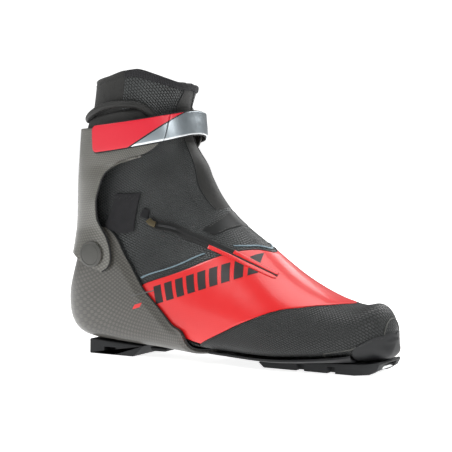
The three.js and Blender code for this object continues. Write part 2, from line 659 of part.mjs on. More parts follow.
// Over the shin the strap comes closer to the fabric than where it lies on the cuff.
const strapInside = (s, t, { angle }) => {
  const share = angle / (angle > 0 ? strapCorner : strapHinge);
  return strapLift - STRAP_FRONT_DROP * (1 - THREE.MathUtils.smoothstep(share, 0, 0.55));
};
const strapLifts = [strapInside, (...spot) => strapInside(...spot) + STRAP_THICKNESS];
const strapPieces = [
  ['strap_free_end', strapTip, strapCorner, RED_STRAP],
  ['strap_front', strapCorner, strapHinge, SILVER],
  ['strap_anchor_tab', strapHinge, strapAnchor, SILVER],
];
for (const [name, from, to, finish] of strapPieces) {
  add(name, bandLayer(
    strapLow, strapHigh, from, to, strapLifts, 2, { trim: STRAP_JOINT_GAP }), finish);
}
const patchLift = CUFF_STANDOFF + CUFF_WALL + GAP;
const patchFrom = place([97, 192]).angle;
const patchLow = (angle) => heightAt(angle, 2 - STRAP_WIDTH / 2);
const patchHigh = (angle) => heightAt(angle, STRAP_WIDTH / 2 - 3);
add('loop_patch', bandLayer(patchLow, patchHigh, strapTip - 0.1, patchFrom,
  [patchLift, patchLift + LOOP_PATCH], 2), WEBBING);

// A flat round head standing on the skin.
function head(u, angle, radius, inside, outside) {
  const disc = new THREE.CylinderGeometry(radius, radius, outside - inside, 16);
  const turn = new THREE.Quaternion().setFromUnitVectors(
    new THREE.Vector3(0, 1, 0), skinNormal(u, angle));
  const middle = lifted(u, angle, (inside + outside) / 2);
  return disc.applyQuaternion(turn).translate(middle.x, middle.y, middle.z);
}
const anchorTop = strapLift + STRAP_THICKNESS + GAP;
const anchorAngle = (strapAnchor + strapHinge) / 2;
for (const [name, drop] of [['lower', -6], ['upper', 6]]) {
  add(`strap_rivet_${name}`, head(
    heightAt(anchorAngle, drop), anchorAngle, RIVET_RADIUS, anchorTop, anchorTop + 1.6), STEEL);
}

// ---------------------------------------------------------------- zip, band, stripe, tab

const zipRoute = path([[97.3, 119.9], [115, 113.4], [134, 106.6], [153, 100.6], [171, 94.3],
  [188, 87.6], [202, 81.8], [213.9, 76.5]]);
const overlay = { inside: OVERLAY_GAP, outside: OVERLAY_GAP + OVERLAY };
const lipOffset = CHAIN_WIDTH / 2 + LIP_WIDTH / 2 + 1;
add('zip_lip_upper', strip(zipRoute, { ...overlay, width: LIP_WIDTH, offset: lipOffset }), FABRIC_BLACK);
add('zip_lip_lower', strip(zipRoute, { ...overlay, width: LIP_WIDTH, offset: -lipOffset }), FABRIC_BLACK);
add('zip_chain', strip(
  zipRoute, { inside: GAP, outside: GAP + CHAIN_RISE, width: CHAIN_WIDTH, steps: 20 }), FABRIC_BLACK);
const zipLength = skin(zipRoute(0).u, zipRoute(0).angle).distanceTo(skin(zipRoute(1).u, zipRoute(1).angle));
const sliderFloor = GAP + CHAIN_RISE + SLIDER_CLEARANCE;
const sliderTo = SLIDER_LENGTH / zipLength;
add('zip_slider', strip(zipRoute, { inside: sliderFloor, outside: sliderFloor + SLIDER_HEIGHT,
  width: SLIDER_WIDTH, steps: 2, from: 0.005, to: sliderTo }), BRASS);
add('zip_pull', strip(zipRoute, { inside: sliderFloor + 0.4, outside: sliderFloor + 1.8, width: 3,
  steps: 4, from: sliderTo + PULL_GAP / zipLength, to: sliderTo + PULL_LENGTH / zipLength }), STRIPE_GREY);
const garageRoute = path([[91, 126], [97, 123.6]]);
add('zip_garage', strip(
  garageRoute, { inside: GAP, outside: GAP + 1.4, width: 8, steps: 3, to: 0.97 }), WEBBING);

const bandLow = seam([[171, 115], [163, 111.5], [152, 104]]);
const bandHigh = seam([[157.5, 126], [154.5, 121.5], [149.5, 116.5], [144, 112]]);
const bandSide = place([149, 110]).angle;
add('instep_band', bandLayer(
  bandLow, bandHigh, bandSide, -bandSide, [overlay.inside, overlay.outside], 2), FABRIC_BLACK);

const stripeSeam = seam([[196.5, 97], [188.5, 99.5], [182, 99.5], [167, 98.5], [136.2, 86.8],
  [89, 67.9]]);
const stripeRear = place([93, 69.5]).angle;
const stripeZipRear = place([151, 93]).angle;
const stripeZipFront = place([173.5, 99.5]).angle;
function stripePiece(from, to) {
  const half = (angle, sign) => {
    const u = stripeSeam(angle);
    const speed = skin(u + 0.05, angle).distanceTo(skin(u - 0.05, angle)) / 0.1;
    return u + (sign * STRIPE_WIDTH) / 2 / speed;
  };
  return bandLayer((a) => half(a, -1), (a) => half(a, 1), from, to,
    [overlay.inside, overlay.outside], 1, { trim: 0 });
}
add('reflective_stripe_rear', stripePiece(stripeRear, stripeZipRear), STRIPE_GREY);
add('reflective_stripe_front', stripePiece(stripeZipFront, -stripeRear), STRIPE_GREY);

const tabCorners = [[68.2, 141.4], [90, 141.9], [56.5, 112], [84, 109.5]].map(place);
add('ankle_tab', layer((s, t) => {
  const [topLeft, topRight, lowLeft, lowRight] = tabCorners;
  const mix = (key) => THREE.MathUtils.lerp(
    THREE.MathUtils.lerp(topLeft[key], topRight[key], t),
    THREE.MathUtils.lerp(lowLeft[key], lowRight[key], t), s);
  return { u: mix('u'), angle: mix('angle') };
}, [GAP, GAP + 1.6], 5, 4), WEBBING);

const bindingLow = (angle) => rim(angle) - 0.33;
add('collar_binding', bandLayer(
  bindingLow, rim, SEAM_ANGLE, -SEAM_ANGLE, [GAP, GAP + 1.2], 2), WEBBING);

// ---------------------------------------------------------------- outsoles

const underPlate = SHELL_GAP + PLATE_WALL + 2 * GAP;
const underCup = SHELL_GAP + SHELL_WALL + GAP;
const toeX = SECTIONS[0][0] * SCALE.x;
// Height of the skin's sole line at a place along the boot.
function soleHeight(x) {
  const low = place([x / SCALE.x, 5]);
  return skin(low.u, Math.PI).z;
}
const along = (from, to, steps) => Array.from(
  { length: steps + 1 }, (_, k) => from + ((to - from) * k) / steps);
const barX = toeX - BAR_SETBACK;
const blockBack = toeX - FRONT_BLOCK_BACK;
const topLine = along(blockBack + 7, toeX - 4, 12).map((x) => [x, soleHeight(x) - underPlate]);
const frontOutline = [[toeX - FRONT_BLOCK_FLAT_BACK, 0], [toeX - 25, 0], [toeX - 12, 1.6],
  [toeX - 5.5, 5.5 * SCALE.z], [toeX - 3, 10.5 * SCALE.z], ...topLine.reverse(),
  [blockBack, soleHeight(blockBack) - underPlate - 1.5]];
const railFrom = TOE_OFFSET - 4 - RAIL_WIDTH / 2;
const railTo = railFrom + RAIL_WIDTH;
const barY = (railFrom + railTo) / 2 + 2;
const notchCuts = FLEX_NOTCHES.flatMap((setback) => [-1, 1].map((side) => {
  const edge = side < 0 ? railFrom : railTo;
  const x = toeX - setback - 20;
  return box(x, x + FLEX_NOTCH_WIDTH, edge - 7, edge + 7, -1, FLEX_NOTCH_HEIGHT);
}));
const barSlot = box(barX - BAR_SLOT_REACH, toeX + 10, barY - BAR_SLOT_WIDTH / 2, barY + BAR_SLOT_WIDTH / 2,
  -1, BAR_HEIGHT + 3.6);
const barEnd = BAR_SLOT_WIDTH / 2 + BAR_SEAT;
add('outsole_front', cut(extruded(frontOutline, railFrom, railTo), barSlot, ...notchCuts,
  crossPin(BAR_RADIUS + 0.3, barX, BAR_HEIGHT, barY - barEnd - 0.3, barY + barEnd + 0.3, 16)), RUBBER);
add('toe_bar', crossPin(BAR_RADIUS, barX, BAR_HEIGHT, barY - barEnd, barY + barEnd, 16), STEEL);

const heelEnd = HEEL_BLOCK_START + HEEL_BLOCK_LENGTH;
const heelTop = along(HEEL_BLOCK_START, heelEnd, 6).map((x) => [x, soleHeight(x) - underCup]);
const heelOutline = [[HEEL_BLOCK_START, 0], [heelEnd - 11, 0], ...heelTop.reverse()];
const windowX = HEEL_BLOCK_START + 15;
const windowCuts = [-1, 1].map((side) => box(windowX, windowX + HEEL_WINDOW_LENGTH,
  side * HEEL_BLOCK_WIDTH / 2 - 8, side * HEEL_BLOCK_WIDTH / 2 + 8, 1.5, 1.5 + HEEL_WINDOW_HEIGHT));
add('outsole_heel', cut(
  extruded(heelOutline, -HEEL_BLOCK_WIDTH / 2, HEEL_BLOCK_WIDTH / 2), ...windowCuts), RUBBER);

const underCorner = underCup + CUP_CORNER_LIFT;
const lugTop = along(LUG_START, LUG_START + LUG_LENGTH, 2).map(
  (x) => [x, soleHeight(x) - underCorner]);
const lugOutline = [[LUG_START + 2.5, lugTop[0][1] - LUG_DROP],
  [LUG_START + LUG_LENGTH - 1, lugTop[2][1] - LUG_DROP + 1], ...lugTop.reverse()];
add('arch_lug', extruded(lugOutline, -LUG_WIDTH / 2, LUG_WIDTH / 2), RUBBER);

// The origin is under the middle of the boot, on the ground.
const bounds = new THREE.Box3().setFromObject(boot);
boot.position.set(-(bounds.min.x + bounds.max.x) / 2, -(bounds.min.y + bounds.max.y) / 2, -bounds.min.z);
boot.updateMatrixWorld(true);

export default boot;
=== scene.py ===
"""A cross country skate boot for the right foot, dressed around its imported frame.

The soft upper, the carbon shell and the straps all follow one skin, the outer face of the fabric.
A place on the skin is (u, angle): u counts the upright-to-level sections from the toe, and the
angle goes round a section, 0 on the instep and shin ridge, pi under the sole and up the heel,
positive on the outer side. Sizes of the boot are in millimetres and turn to metres in the meshes.
"""
import logging
import math
from dataclasses import dataclass, field
from enum import Enum
from functools import partial
from typing import Callable, Sequence

import bpy
import numpy as np
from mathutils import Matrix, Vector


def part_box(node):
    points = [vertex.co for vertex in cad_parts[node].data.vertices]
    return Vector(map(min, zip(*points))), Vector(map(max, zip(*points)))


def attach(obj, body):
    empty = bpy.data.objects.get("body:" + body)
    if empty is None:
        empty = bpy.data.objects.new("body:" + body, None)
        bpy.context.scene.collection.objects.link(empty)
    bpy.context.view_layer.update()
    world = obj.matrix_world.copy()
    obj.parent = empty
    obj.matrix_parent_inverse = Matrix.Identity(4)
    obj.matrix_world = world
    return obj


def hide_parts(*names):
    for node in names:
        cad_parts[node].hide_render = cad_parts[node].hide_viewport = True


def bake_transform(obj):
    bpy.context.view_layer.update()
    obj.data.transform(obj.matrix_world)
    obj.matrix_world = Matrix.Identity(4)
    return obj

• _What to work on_
Repeat exactly the lines above, starting with the line that contains "points = [vertex.co" and ending with the last line, both included, and nothing else.

• _Solution for this problem_
    points = [vertex.co for vertex in cad_parts[node].data.vertices]
    return Vector(map(min, zip(*points))), Vector(map(max, zip(*points)))


def attach(obj, body):
    empty = bpy.data.objects.get("body:" + body)
    if empty is None:
        empty = bpy.data.objects.new("body:" + body, None)
        bpy.context.scene.collection.objects.link(empty)
    bpy.context.view_layer.update()
    world = obj.matrix_world.copy()
    obj.parent = empty
    obj.matrix_parent_inverse = Matrix.Identity(4)
    obj.matrix_world = world
    return obj


def hide_parts(*names):
    for node in names:
        cad_parts[node].hide_render = cad_parts[node].hide_viewport = True


def bake_transform(obj):
    bpy.context.view_layer.update()
    obj.data.transform(obj.matrix_world)
    obj.matrix_world = Matrix.Identity(4)
    return obj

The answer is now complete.